Repeat the whole listing exactly as written.

*** Task material

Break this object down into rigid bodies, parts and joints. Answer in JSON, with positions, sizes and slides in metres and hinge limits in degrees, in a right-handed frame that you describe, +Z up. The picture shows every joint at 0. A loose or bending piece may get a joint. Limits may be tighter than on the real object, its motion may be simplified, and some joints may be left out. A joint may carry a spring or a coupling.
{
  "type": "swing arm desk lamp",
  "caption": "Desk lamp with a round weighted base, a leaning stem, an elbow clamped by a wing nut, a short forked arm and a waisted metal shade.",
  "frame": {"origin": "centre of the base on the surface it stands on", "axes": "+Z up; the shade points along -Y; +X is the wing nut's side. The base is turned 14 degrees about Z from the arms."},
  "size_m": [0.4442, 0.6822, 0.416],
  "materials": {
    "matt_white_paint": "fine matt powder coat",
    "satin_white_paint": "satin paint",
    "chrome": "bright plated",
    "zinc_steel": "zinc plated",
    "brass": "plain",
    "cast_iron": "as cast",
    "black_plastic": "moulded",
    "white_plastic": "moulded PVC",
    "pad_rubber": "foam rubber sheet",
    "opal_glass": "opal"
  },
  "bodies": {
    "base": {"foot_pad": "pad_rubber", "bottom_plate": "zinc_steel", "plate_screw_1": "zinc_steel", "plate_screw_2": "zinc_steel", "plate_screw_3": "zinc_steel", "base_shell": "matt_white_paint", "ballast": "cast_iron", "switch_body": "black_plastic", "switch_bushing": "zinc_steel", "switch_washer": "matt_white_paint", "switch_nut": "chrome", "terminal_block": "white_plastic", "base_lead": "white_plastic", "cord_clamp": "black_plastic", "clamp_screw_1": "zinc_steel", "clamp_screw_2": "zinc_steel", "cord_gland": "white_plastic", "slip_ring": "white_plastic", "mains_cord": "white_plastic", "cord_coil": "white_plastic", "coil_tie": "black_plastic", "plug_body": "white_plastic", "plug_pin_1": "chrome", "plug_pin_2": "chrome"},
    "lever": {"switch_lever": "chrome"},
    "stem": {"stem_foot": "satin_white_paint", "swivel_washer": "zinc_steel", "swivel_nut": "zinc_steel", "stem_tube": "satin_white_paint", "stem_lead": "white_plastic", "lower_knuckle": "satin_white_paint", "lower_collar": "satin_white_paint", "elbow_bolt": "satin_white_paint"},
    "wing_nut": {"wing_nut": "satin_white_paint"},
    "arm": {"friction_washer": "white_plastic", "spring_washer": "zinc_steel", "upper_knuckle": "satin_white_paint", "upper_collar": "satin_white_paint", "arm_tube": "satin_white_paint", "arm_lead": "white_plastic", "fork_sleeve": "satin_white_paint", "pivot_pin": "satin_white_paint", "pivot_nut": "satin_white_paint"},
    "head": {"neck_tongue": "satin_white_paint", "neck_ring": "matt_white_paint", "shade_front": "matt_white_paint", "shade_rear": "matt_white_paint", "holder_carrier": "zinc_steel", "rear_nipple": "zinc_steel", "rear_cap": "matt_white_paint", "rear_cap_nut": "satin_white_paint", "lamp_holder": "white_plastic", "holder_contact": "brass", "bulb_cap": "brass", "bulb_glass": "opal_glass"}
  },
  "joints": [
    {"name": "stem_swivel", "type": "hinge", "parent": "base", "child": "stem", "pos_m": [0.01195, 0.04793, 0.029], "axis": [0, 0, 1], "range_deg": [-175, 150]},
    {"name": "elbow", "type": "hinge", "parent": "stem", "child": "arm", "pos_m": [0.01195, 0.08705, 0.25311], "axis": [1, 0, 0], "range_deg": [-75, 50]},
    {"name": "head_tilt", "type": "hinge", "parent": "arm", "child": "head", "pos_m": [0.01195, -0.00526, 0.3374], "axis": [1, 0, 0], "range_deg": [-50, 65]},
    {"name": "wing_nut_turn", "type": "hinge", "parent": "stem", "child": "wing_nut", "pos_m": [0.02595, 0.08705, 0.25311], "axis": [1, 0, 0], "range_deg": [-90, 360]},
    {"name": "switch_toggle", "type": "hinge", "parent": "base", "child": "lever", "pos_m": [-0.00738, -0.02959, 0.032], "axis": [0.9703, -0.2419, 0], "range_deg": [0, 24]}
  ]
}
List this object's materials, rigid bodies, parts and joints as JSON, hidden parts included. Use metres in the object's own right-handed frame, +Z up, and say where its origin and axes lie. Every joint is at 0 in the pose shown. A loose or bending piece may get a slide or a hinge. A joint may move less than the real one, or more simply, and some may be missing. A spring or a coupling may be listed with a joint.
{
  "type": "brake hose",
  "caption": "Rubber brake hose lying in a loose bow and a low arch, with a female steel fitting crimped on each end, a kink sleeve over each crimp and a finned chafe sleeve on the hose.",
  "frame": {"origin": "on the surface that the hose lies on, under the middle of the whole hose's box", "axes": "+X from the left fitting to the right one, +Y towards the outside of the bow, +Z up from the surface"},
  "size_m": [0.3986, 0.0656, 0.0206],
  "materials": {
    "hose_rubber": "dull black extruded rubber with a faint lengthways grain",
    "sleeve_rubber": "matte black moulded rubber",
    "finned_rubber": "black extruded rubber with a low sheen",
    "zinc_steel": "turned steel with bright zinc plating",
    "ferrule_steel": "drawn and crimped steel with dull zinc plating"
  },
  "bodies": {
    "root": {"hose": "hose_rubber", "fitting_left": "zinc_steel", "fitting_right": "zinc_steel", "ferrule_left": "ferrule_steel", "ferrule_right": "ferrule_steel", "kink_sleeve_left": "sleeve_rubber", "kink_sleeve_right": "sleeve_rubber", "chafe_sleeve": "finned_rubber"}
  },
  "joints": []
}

******

### Answer to the task
Break this object down into rigid bodies, parts and joints. Answer in JSON, with positions, sizes and slides in metres and hinge limits in degrees, in a right-handed frame that you describe, +Z up. The picture shows every joint at 0. A loose or bending piece may get a joint. Limits may be tighter than on the real object, its motion may be simplified, and some joints may be left out. A joint may carry a spring or a coupling.
{
  "type": "swing arm desk lamp",
  "caption": "Desk lamp with a round weighted base, a leaning stem, an elbow clamped by a wing nut, a short forked arm and a waisted metal shade.",
  "frame": {"origin": "centre of the base on the surface it stands on", "axes": "+Z up; the shade points along -Y; +X is the wing nut's side. The base is turned 14 degrees about Z from the arms."},
  "size_m": [0.4442, 0.6822, 0.416],
  "materials": {
    "matt_white_paint": "fine matt powder coat",
    "satin_white_paint": "satin paint",
    "chrome": "bright plated",
    "zinc_steel": "zinc plated",
    "brass": "plain",
    "cast_iron": "as cast",
    "black_plastic": "moulded",
    "white_plastic": "moulded PVC",
    "pad_rubber": "foam rubber sheet",
    "opal_glass": "opal"
  },
  "bodies": {
    "base": {"foot_pad": "pad_rubber", "bottom_plate": "zinc_steel", "plate_screw_1": "zinc_steel", "plate_screw_2": "zinc_steel", "plate_screw_3": "zinc_steel", "base_shell": "matt_white_paint", "ballast": "cast_iron", "switch_body": "black_plastic", "switch_bushing": "zinc_steel", "switch_washer": "matt_white_paint", "switch_nut": "chrome", "terminal_block": "white_plastic", "base_lead": "white_plastic", "cord_clamp": "black_plastic", "clamp_screw_1": "zinc_steel", "clamp_screw_2": "zinc_steel", "cord_gland": "white_plastic", "slip_ring": "white_plastic", "mains_cord": "white_plastic", "cord_coil": "white_plastic", "coil_tie": "black_plastic", "plug_body": "white_plastic", "plug_pin_1": "chrome", "plug_pin_2": "chrome"},
    "lever": {"switch_lever": "chrome"},
    "stem": {"stem_foot": "satin_white_paint", "swivel_washer": "zinc_steel", "swivel_nut": "zinc_steel", "stem_tube": "satin_white_paint", "stem_lead": "white_plastic", "lower_knuckle": "satin_white_paint", "lower_collar": "satin_white_paint", "elbow_bolt": "satin_white_paint"},
    "wing_nut": {"wing_nut": "satin_white_paint"},
    "arm": {"friction_washer": "white_plastic", "spring_washer": "zinc_steel", "upper_knuckle": "satin_white_paint", "upper_collar": "satin_white_paint", "arm_tube": "satin_white_paint", "arm_lead": "white_plastic", "fork_sleeve": "satin_white_paint", "pivot_pin": "satin_white_paint", "pivot_nut": "satin_white_paint"},
    "head": {"neck_tongue": "satin_white_paint", "neck_ring": "matt_white_paint", "shade_front": "matt_white_paint", "shade_rear": "matt_white_paint", "holder_carrier": "zinc_steel", "rear_nipple": "zinc_steel", "rear_cap": "matt_white_paint", "rear_cap_nut": "satin_white_paint", "lamp_holder": "white_plastic", "holder_contact": "brass", "bulb_cap": "brass", "bulb_glass": "opal_glass"}
  },
  "joints": [
    {"name": "stem_swivel", "type": "hinge", "parent": "base", "child": "stem", "pos_m": [0.01195, 0.04793, 0.029], "axis": [0, 0, 1], "range_deg": [-175, 150]},
    {"name": "elbow", "type": "hinge", "parent": "stem", "child": "arm", "pos_m": [0.01195, 0.08705, 0.25311], "axis": [1, 0, 0], "range_deg": [-75, 50]},
    {"name": "head_tilt", "type": "hinge", "parent": "arm", "child": "head", "pos_m": [0.01195, -0.00526, 0.3374], "axis": [1, 0, 0], "range_deg": [-50, 65]},
    {"name": "wing_nut_turn", "type": "hinge", "parent": "stem", "child": "wing_nut", "pos_m": [0.02595, 0.08705, 0.25311], "axis": [1, 0, 0], "range_deg": [-90, 360]},
    {"name": "switch_toggle", "type": "hinge", "parent": "base", "child": "lever", "pos_m": [-0.00738, -0.02959, 0.032], "axis": [0.9703, -0.2419, 0], "range_deg": [0, 24]}
  ]
}
List this object's materials, rigid bodies, parts and joints as JSON, hidden parts included. Use metres in the object's own right-handed frame, +Z up, and say where its origin and axes lie. Every joint is at 0 in the pose shown. A loose or bending piece may get a slide or a hinge. A joint may move less than the real one, or more simply, and some may be missing. A spring or a coupling may be listed with a joint.
{
  "type": "brake hose",
  "caption": "Rubber brake hose lying in a loose bow and a low arch, with a female steel fitting crimped on each end, a kink sleeve over each crimp and a finned chafe sleeve on the hose.",
  "frame": {"origin": "on the surface that the hose lies on, under the middle of the whole hose's box", "axes": "+X from the left fitting to the right one, +Y towards the outside of the bow, +Z up from the surface"},
  "size_m": [0.3986, 0.0656, 0.0206],
  "materials": {
    "hose_rubber": "dull black extruded rubber with a faint lengthways grain",
    "sleeve_rubber": "matte black moulded rubber",
    "finned_rubber": "black extruded rubber with a low sheen",
    "zinc_steel": "turned steel with bright zinc plating",
    "ferrule_steel": "drawn and crimped steel with dull zinc plating"
  },
  "bodies": {
    "root": {"hose": "hose_rubber", "fitting_left": "zinc_steel", "fitting_right": "zinc_steel", "ferrule_left": "ferrule_steel", "ferrule_right": "ferrule_steel", "kink_sleeve_left": "sleeve_rubber", "kink_sleeve_right": "sleeve_rubber", "chafe_sleeve": "finned_rubber"}
  },
  "joints": []
}